We live in an extractive world, and it’s actively harming us, but we can take actions to strike back: “everything in our world is driven by the impulse to extract power and wealth from one set of people or resources and move it further up the chain.”
“The act of doing laundry is predicated on the idea of washing away past grimes and past mistakes.” Apparently, there’s a guy on Reddit that is famous for teaching people how to really do laundry. I never thought doing laundry had such nuance; might have to go digging in his archives to learn a bit.
Love this short video of Ryan Coogler talk about making movies like baking a croissant: building in layers that can be teased apart, but all add up to a delicious whole.
“For astronaut Jeremy Hansen's participation in the historic Artemis II mission to the Moon, his mission patch was graciously created by Anishinaabe artist Henry Guimond”, and it is gorgeous.
It’s no secret that I’m obsessed with The Pitt, so I really loved this piece featuring the actors playing the patients from the tv show, rather than just the doctors and nurses that get most of the attention.
One thing that has come up on The Pitt a lot this season is the burden of charting and how doctors often put in many unpaid hours to do administrative work. It reminded me of this short piece articulating the problem: the paperwork burden weighing on Canadian physicians.

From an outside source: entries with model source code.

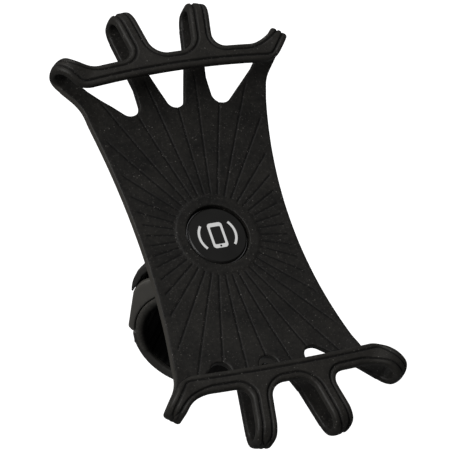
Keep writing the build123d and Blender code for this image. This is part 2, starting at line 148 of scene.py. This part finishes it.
STRAP_LINE, STRAP_LINE_WIDTH, STRAP_LINE_DEPTH = 1.85, 0.85, 0.42  # groove beside a strap's edge

# ---- clamp: sizes in mm ----------------------------------------------------------------------
EASED = {  # how far each moulded piece's sharp edges are rounded
    "clamp_body": 0.3,
    "lower_jaw": 0.3,
    "release_lever": 0.14,
    "lock_nut": 0.25,
    "hub_plate": 0.25,
    "upper_liner": 0.4,
    "jaw_liner": 0.3,
}
DARKER = {  # pieces that are darker than the others of their material, and their finish
    "lower_jaw": "jaw_plastic",
    "release_lever": "jaw_plastic",
    "jaw_liner": "dark_rubber",
}
EASED_STEP = 0.32  # of the grid that the moulded pieces are remade on
FLAT_MERGING = 0.02  # from 0 to 1, how readily flat stretches get larger faces
RIM_INSIDE, RIM_OUTSIDE = 14.9, 17.9  # radii between which the liner goes over from the painted shade inside the bore into its worn rim
# the lever's side ribs: points of the middle line, across the clamp and up, and half the thickness
LEVER_RIB = [(-19.6, 14.1, 0.32), (-18.9, 17.0, 0.76), (-17.9, 19.9, 0.85)]
RIB_INSIDE, RIB_OUTSIDE = 7.0, 10.5  # where they start and end along the handlebar, on either side

# ---- finishes --------------------------------------------------------------------------------
MOULDED = {  # darkest and lightest colour, roughness and, on the dull rubber, gloss
    "moulded_plastic": ((0.064, 0.061, 0.054), (0.078, 0.074, 0.066), 0.5),
    "jaw_plastic": ((0.021, 0.020, 0.018), (0.027, 0.026, 0.023), 0.5),
    # the jaw liner's near black is partly dark rubber and partly painted shade inside the bore
    "dark_rubber": ((0.0015, 0.0014, 0.0013), (0.003, 0.0028, 0.0026), 0.8, 0.1),
    "cap_plastic": ((0.0040, 0.0037, 0.0032), (0.0065, 0.0060, 0.0052), 0.45),
    "nylon": ((0.024, 0.023, 0.022), (0.03, 0.029, 0.028), 0.4),
    "emblem_white": ((0.84, 0.84, 0.83), (0.88, 0.88, 0.87), 0.35),
}
METALS = {  # colour and roughness
    "steel": ((0.6, 0.6, 0.61), 0.32),
    "black_steel": ((0.03, 0.03, 0.031), 0.4),
    "spring_steel": ((0.45, 0.44, 0.43), 0.28),
}


def smooth(value, low, high):
    """0 below low, 1 above high, and a smooth step between them."""
    t = np.clip((value - low) / (high - low), 0, 1)
    return t * t * (3 - 2 * t)


def round_union(a, b, radius):
    """Union of two distances, with a fillet of that radius in the corner between them."""
    u, v = np.maximum(radius - a, 0), np.maximum(radius - b, 0)
    return np.maximum(radius, np.minimum(a, b)) - np.hypot(u, v)


def round_corner(a, b, radius):
    """Intersection of two distances, with the corner between them rounded to that radius."""
    u, v = np.maximum(radius + a, 0), np.maximum(radius + b, 0)
    return np.minimum(-radius, np.maximum(a, b)) + np.hypot(u, v)


def soft_min(a, b, blend):
    """Union of two distances that go over into each other within about blend."""
    h = np.clip(0.5 + 0.5 * (b - a) / blend, 0, 1)
    return b * (1 - h) + a * h - blend * h * (1 - h)


def slab(lift, edge, half, rounding, relief=0):
    """Distance to a plate. lift is the height over its middle, and edge the distance to its
    outline; relief raises its upper side."""
    over = np.where(lift > 0, lift - half - relief, -lift - half) + rounding
    side = edge + rounding
    outside = np.hypot(np.maximum(over, 0), np.maximum(side, 0))
    return outside + np.minimum(np.maximum(over, side), 0) - rounding


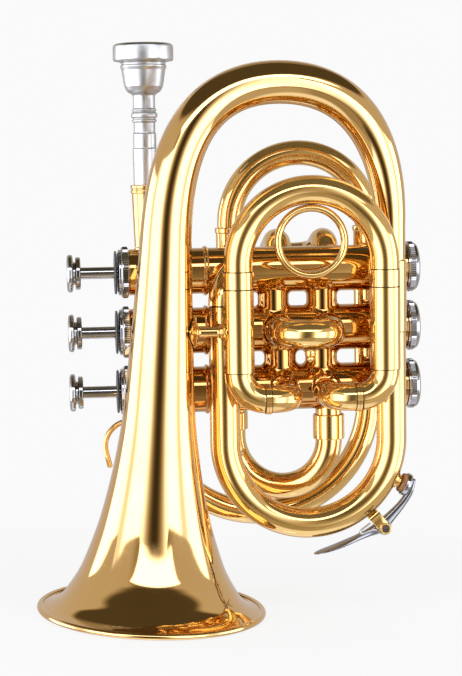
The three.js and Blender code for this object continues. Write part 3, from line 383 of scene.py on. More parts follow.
def end_tree(shape, metal):
    """The shape as real faces in their metal, which is what the tree makes"""
    whole = shape.node("GeometryNodeRealizeInstances", None, {0: shape})
    metalled = whole.node("GeometryNodeSetMaterial", None, {"Geometry": whole, "Material": metal})
    metalled.node("NodeGroupOutput", None, {0: metalled})


# Drawn tube: brass tube drawn over a mandrel, bent to its run. The tree sweeps a round section along the run.
draw, tube_keys, (run_in, sides_in, closed_in, metal_in) = new_tree(
    "drawn_tube", {"Run": "Geometry", "Sides": "Int", "Closed ends": "Bool", "Metal": "Material"})
bench = Tone(draw)
line = bench.node("GeometryNodeMeshToCurve", None, {0: run_in})
outside = bench.node("GeometryNodeInputNamedAttribute", {"data_type": "FLOAT"}, {"Name": "outside"})
section = bench.node("GeometryNodeCurvePrimitiveCircle", {"mode": "RADIUS"},
                     {"Resolution": sides_in, "Radius": 1.0})
swept = bench.node("GeometryNodeCurveToMesh", None,
                   {"Curve": line, "Profile Curve": section, "Scale": outside, "Fill Caps": closed_in})
end_tree(bench.node("GeometryNodeSetShadeSmooth", None, {0: swept}), metal_in)

WALL, TUBE_CREASE = 0.5, 32


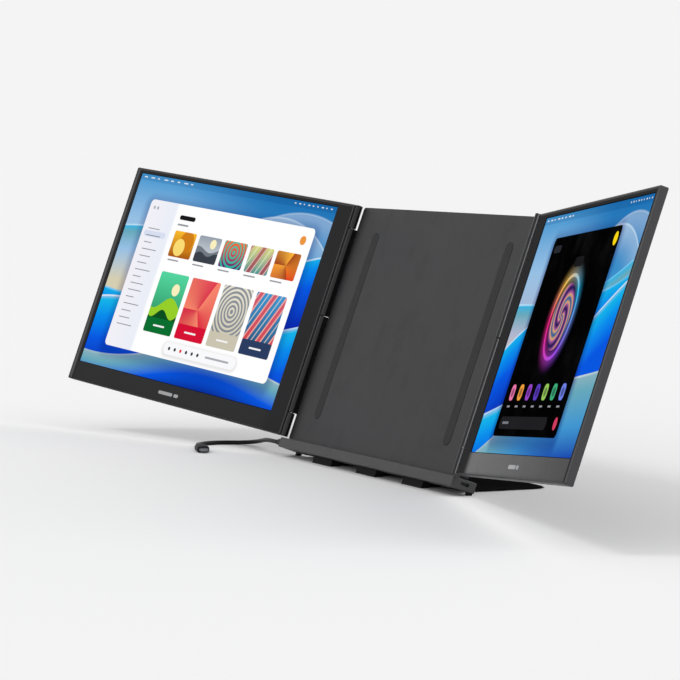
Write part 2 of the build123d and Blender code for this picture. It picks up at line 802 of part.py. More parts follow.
def kickstand():
    """The steel plate that reaches back along the table, with the barrel it turns on."""
    with BuildPart() as plate:
        with BuildSketch(Plane.YZ.offset(-stand_half)):
            Polygon(
                (0, -stand_barrel),
                (stand_length - stand_bevel_under, -stand_barrel),
                (stand_length, -stand_barrel + stand_tip_rise),
                (stand_length - stand_bevel_over, -stand_barrel + stand_thickness),
                (0, -stand_barrel + stand_thickness),
                align=None,
            )
            Circle(stand_barrel)
        extrude(amount=2 * stand_half)
    body = chamfer(plate.part.edges().filter_by(Axis.Y).group_by(Axis.Z)[-1], stand_edge_bevel)
    half_notch, notch = stand_notch[0] / 2, stand_notch[1]
    dip = (half_notch ** 2 + notch ** 2) / (2 * notch)
    body -= rod(dip, "Z", (0, stand_length + dip - notch), (-2 * stand_barrel, 2 * stand_barrel))
    for side in (-1, 1):
        span = sorted((side * (stand_half - stand_pin_grip), side * stand_half))
        body -= rod(stand_pin_radius + pin_play, "X", (0, 0), span)
    return stand_frame * body


def kickstand_foot():
    """The rubber strip under the far edge, flat on the table."""
    x = (-stand_half + foot_inset, stand_half - foot_inset)
    y = (stand_sole_reach - stand_foot_width, stand_sole_reach)
    strip = block(x, y, (-stand_barrel - stand_thickness, -stand_barrel))
    return (stand_frame * strip) & above_table


def kickstand_pins():
    """The friction pins, fast in the end blocks and running in the kickstand's barrel."""
    span = (stand_half - stand_pin_grip + pin_end_room, rail_half + stand_pin_seat)
    return [mirrored(side, rod(stand_pin_radius, "X", stand_axis, span)) for side in (-1, 1)]


# ---- cable
plug_reach = relief_length + plug_length
plug_start = to_table(-(port_face + plug_seat_gap + plug_reach), port_depth, port_height)
cable_z = cable_diameter / 2 + cable_lift
plug_z = plug_thickness / 2 + cable_lift
cable_route = [
    tuple(plug_start),
    (-229.0, plug_start.Y, plug_start.Z),
    (-242.5, 4.5, 9.2),
    (-256.0, 6.8, 7.6),
    (-270.0, 7.8, 5.3),
    (-284.0, 5.3, 3.2),
    (-296.5, -3.2, cable_z),
    (-304.5, -15.7, cable_z),
    (-305.0, -30.7, cable_z),
    (-297.0, -42.7, cable_z),
    (-284.5, -50.2, plug_z),
    (-270.5, -53.7, plug_z),
]


def corner_radii(points):
    """0.45 of the shorter run, divided by the tangent of half the turn, at each inner point."""
    runs = [Vector(*b) - Vector(*a) for a, b in zip(points, points[1:])]
    radii = []
    for before, after in zip(runs, runs[1:]):
        turn = radians(before.get_angle(after))
        radii.append(0.45 * min(before.length, after.length) / tan(turn / 2))
    return radii


def cable():
    """The cable from one plug's strain relief to the other's."""
    path = FilletPolyline(*cable_route, radius=corner_radii(cable_route))
    section = Plane(origin=path @ 0, z_dir=path % 0) * Circle(cable_diameter / 2)
    tube = sweep(section, path=path)
    full = path.length * pi * cable_diameter ** 2 / 4
    print("cable radii", [round(radius, 1) for radius in corner_radii(cable_route)])
    print("cable length", round(path.length, 1), "volume share", round(tube.volume / full, 4))
    return tube


def plug_body():
    """A plug's moulding with its tapered strain relief, from the cable's end along +X."""
    foot = (Align.CENTER, Align.CENTER, Align.MIN)
    relief = Rot(0, 90, 0) * Cone(relief_tip, relief_radius, relief_length, align=foot)
    section = Plane.YZ.offset(relief_length) * RectangleRounded(plug_width, plug_thickness, plug_round)
    return relief + extrude(section, plug_length, dir=(1, 0, 0))


def plug_metal():
    """A plug's steel shell, open at its mouth."""
    width, thickness, length = plug_shell
    wall = plug_shell_wall
    outer = Plane.YZ.offset(plug_reach) * SlotOverall(width, thickness)
    inner = Plane.YZ.offset(plug_reach + wall) * SlotOverall(width - 2 * wall, thickness - 2 * wall)
    return extrude(outer, length, dir=(1, 0, 0)) - extrude(inner, length, dir=(1, 0, 0))


def near_plug(piece):
    """A plug piece in the left port."""
    return lean_frame * Pos(-(port_face + plug_seat_gap + plug_reach), port_depth, port_height) * piece


def far_plug(piece):
    """A plug piece at the cable's free end, flat on the table."""
    (x0, y0, _), (x1, y1, z1) = cable_route[-2:]
    return Pos(x1, y1, z1) * Rot(0, 0, degrees(atan2(y1 - y0, x1 - x0))) * piece


# ---- every node
def screen_nodes(side):
    """The nodes of one side screen."""
    name = side_name[side]
    nodes = {
        "rear_shell": [rear_shell()],
        "bezel": [bezel()],
        "lcd_panel": [lcd_panel()],
        "backlight": [backlight()],
        "led_strip": [led_strip()],
        "driver_board": [driver_board()],
        "driver_chips": driver_chips(),
        "hinge_leaves": hinge_leaves(side),
        "hinge_pins": hinge_pins(side),
        "leaf_screws": leaf_screws(),
        "shell_screws": shell_screws(),
        "key_board": [key_board()],
    }
    nodes.update({label: [button(x)] for label, x in zip(button_names, button_x)})
    return {
        f"{name}_{label}": [hung(side, piece) for piece in pieces]
        for label, pieces in nodes.items()
    }


def centre_nodes():
    """The nodes of the centre unit."""
    nodes = {
        "front_cover": [front_cover()],
        "rear_cover": [rear_cover()],
        "stiffener_frame": [stiffener_frame()],
        "bumpers": bumper_strips(bumper_proud, 0),
        "cover_screws": cover_screws(),
        "spine_screws": spine_screws(),
        "base_rail": [base_rail()],
        "rail_cover": [rail_cover()],
        "rail_screws": rail_screws(),
        "hub_board": [hub_board()],
        "hub_chips": hub_chips(),
        "kickstand_pins": kickstand_pins(),
    }
    for side, name in side_name.items():
        nodes[f"{name}_end_block"] = [mirrored(side, end_block())]
        nodes[f"{name}_port"] = [mirrored(side, port())]
        nodes[f"{name}_ribbon"] = [mirrored(side, ribbon())]
        for level in spine_spans:
            nodes[f"{name}_{level}_spine"] = [spine(side, level)]
    placed = {label: [leaned(piece) for piece in pieces] for label, pieces in nodes.items()}
    placed["rubber_feet"] = feet()
    return placed


def loose_nodes():
    """The kickstand and the cable."""
    return {
        "kickstand": [kickstand()],
        "kickstand_foot": [kickstand_foot()],
        "cable": [cable()],
        "cable_plug": [near_plug(plug_body())],
        "cable_plug_shell": [near_plug(plug_metal())],
        "free_plug": [far_plug(plug_body())],
        "free_plug_shell": [far_plug(plug_metal())],
    }


def all_nodes():
    """Every node by name, each a list of solids in place."""
    return {**centre_nodes(), **screen_nodes(-1), **screen_nodes(1), **loose_nodes()}


os.makedirs("parts", exist_ok=True)
for label, pieces in all_nodes().items():
    export_step(bench(pieces), f"parts/{label}.step")
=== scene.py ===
# %% [markdown]
# # A laptop screen extender, dressed
# The real thing stands behind a laptop: a thin back plate on a base rail, with a wide display hinged
# at each side, a low kickstand behind it and a short cable in its left port. The exact solids come
# packed, so this script gives each one its finish, and models in mesh code only what solids draw
# badly: the cable, its soft mouldings, the ribbed silicone strips and the contacts in the ports.
# Everything is in metres, in the packed model's own frame.

# %% Load the packed part
import json
import math

import bpy
from mathutils import Matrix, Vector


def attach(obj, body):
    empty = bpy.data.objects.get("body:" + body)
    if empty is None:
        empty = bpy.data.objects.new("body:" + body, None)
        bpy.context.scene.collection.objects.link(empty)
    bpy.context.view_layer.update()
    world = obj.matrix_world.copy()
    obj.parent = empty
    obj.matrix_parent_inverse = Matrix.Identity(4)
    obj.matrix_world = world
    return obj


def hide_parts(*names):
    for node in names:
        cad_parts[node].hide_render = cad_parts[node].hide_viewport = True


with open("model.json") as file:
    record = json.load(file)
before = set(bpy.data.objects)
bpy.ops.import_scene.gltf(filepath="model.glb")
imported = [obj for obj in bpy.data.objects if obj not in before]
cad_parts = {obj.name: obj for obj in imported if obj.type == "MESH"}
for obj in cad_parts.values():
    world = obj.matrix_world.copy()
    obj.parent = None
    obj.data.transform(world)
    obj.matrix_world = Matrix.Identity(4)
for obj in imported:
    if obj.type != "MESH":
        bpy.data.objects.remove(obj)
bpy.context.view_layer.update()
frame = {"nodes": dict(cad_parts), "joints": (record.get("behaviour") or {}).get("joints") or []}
nodes = frame["nodes"]
joints = {joint["name"]: joint for joint in frame["joints"]}
mm = 0.001
sides = {"left": -1, "right": 1}

# %% [markdown]
# ## The camera
# A long lens from the user's right, just above the table, sees the right display almost edge on and
# the left one more openly. A rotation matrix could place the camera, but nobody can read its nine
# numbers. Azimuth, elevation and roll say the same thing in three.

# %% Camera
camera_place = Vector((2.53029, -1.14992, 0.30183))
camera_azimuth = math.radians(66.08)
camera_elevation = math.radians(3.78)
camera_roll = math.radians(-0.11)
sensor_width = 36.0
camera_lens = 169.07
camera_reach = 50.0


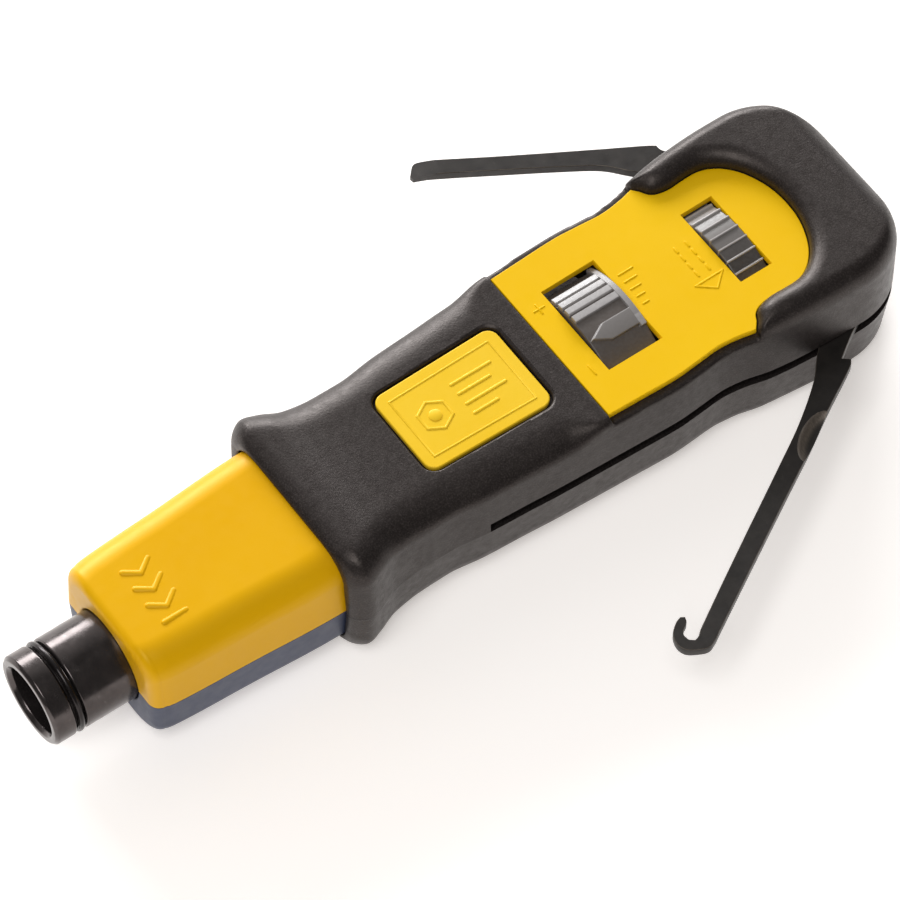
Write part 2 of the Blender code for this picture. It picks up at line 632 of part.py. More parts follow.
for name, (x, y) in (("hook_pivot_pin", HOOK_PIVOT), ("spudger_pivot_pin", SPUD_PIVOT)):
    finish(turned(name, [(-4.0, 0.0), (-4.0, 1.3), (-3.8, PIN_R), (4.8, PIN_R), (5.0, 1.3), (5.0, 0.0)],
                  20, "z", (x, y)), STEEL)

for i, (x, y) in enumerate(SCREWS):
    s = turned("shell_screw_%d" % (i + 1),
               [(-9.2, 0.0), (-9.2, 1.6), (-8.6, 2.1), (-7.6, 2.15), (-7.6, 1.05), (5.6, 1.05), (5.8, 0.0)],
               16, "z", (x, y))
    finish(s, STEEL)
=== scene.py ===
import math

import bmesh
import bpy
import numpy as np
from mathutils import Matrix, Vector


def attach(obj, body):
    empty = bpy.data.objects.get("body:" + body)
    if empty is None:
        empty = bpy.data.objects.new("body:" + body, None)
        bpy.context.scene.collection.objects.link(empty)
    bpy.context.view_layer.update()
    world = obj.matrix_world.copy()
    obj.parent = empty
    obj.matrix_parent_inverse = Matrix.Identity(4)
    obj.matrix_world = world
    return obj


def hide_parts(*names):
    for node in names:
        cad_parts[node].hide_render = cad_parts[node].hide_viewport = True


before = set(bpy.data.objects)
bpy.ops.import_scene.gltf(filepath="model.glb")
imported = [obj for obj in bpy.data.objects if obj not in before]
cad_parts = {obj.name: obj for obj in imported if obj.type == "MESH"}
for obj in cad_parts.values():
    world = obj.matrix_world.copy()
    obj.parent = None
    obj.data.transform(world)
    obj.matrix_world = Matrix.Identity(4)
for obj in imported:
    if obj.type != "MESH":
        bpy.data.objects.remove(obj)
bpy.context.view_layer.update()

# Shapes are made in millimetres, X from the nozzle's rim and Z from the parting
# plane, and settle() moves them into the row frame. These numbers repeat the
# solids' own, so that each skin lies on the CAD node it stands for.
ORIGIN_X, AXIS_H = 65.0, 10.0
HANDLE_X0, HANDLE_X1, BUTT_R = 39.6, 129.7, 10.5
BUTT_XC = HANDLE_X1 - BUTT_R
SLOT_X0, SLOT_TOP, SLOT_IN, SLOT_IN_BUTT = 61.5, 1.8, 7.37, 6.1
PLATE_X0, PLATE_Z0, PLATE_RISE, PLATE_T = 80.2, 10.2, 0.017, 0.9
DIAL_WIN, REL_WIN = (84.3, 92.6, 7.35), (106.1, 111.0, 6.45)
BADGE = (56.9, 76.0, 6.7, 7.0)
HOOK_PIVOT, SPUD_PIVOT = (123.9, -10.0), (125.6, 9.6)
PIN_R = 1.5
SCREWS = [(99.4, 4.9), (99.4, -4.9), (124.4, 3.0), (124.4, -3.0)]
HEAD_SCREWS = [(36.0, 7.3), (36.0, -7.3)]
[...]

An overview of chopsticks gaffes that are best avoided when eating in Japan. I have made so many of these.
“It’s time to kill the hero — on Cesar Chavez, René Redzepi, and all the men we make excuses for in the name of the greater good.”
Love this exploration of Michael B. Jordan’s talent, slowly discovered, by Wesley Morris, written just before Jordan won the Oscar.
Reuters' former Ottawa bureau chief was laid off and moved back to the US and now drives an Uber to make ends meet. He wrote a sobering and heartbreaking essay about how he, like so many others, are just trying to get through the day.
I’m not a computer programmer (I stopped coding after learning basic JavaScript all those years ago) but as someone who has worked with coders all his career (and whose father spent his life writing code for a large bank), I know that AI coding tools are really changing the industry and that this is a really big shift for developers. This piece by Clive Thompson captures some of that shift, and its repercussions, quite saliently.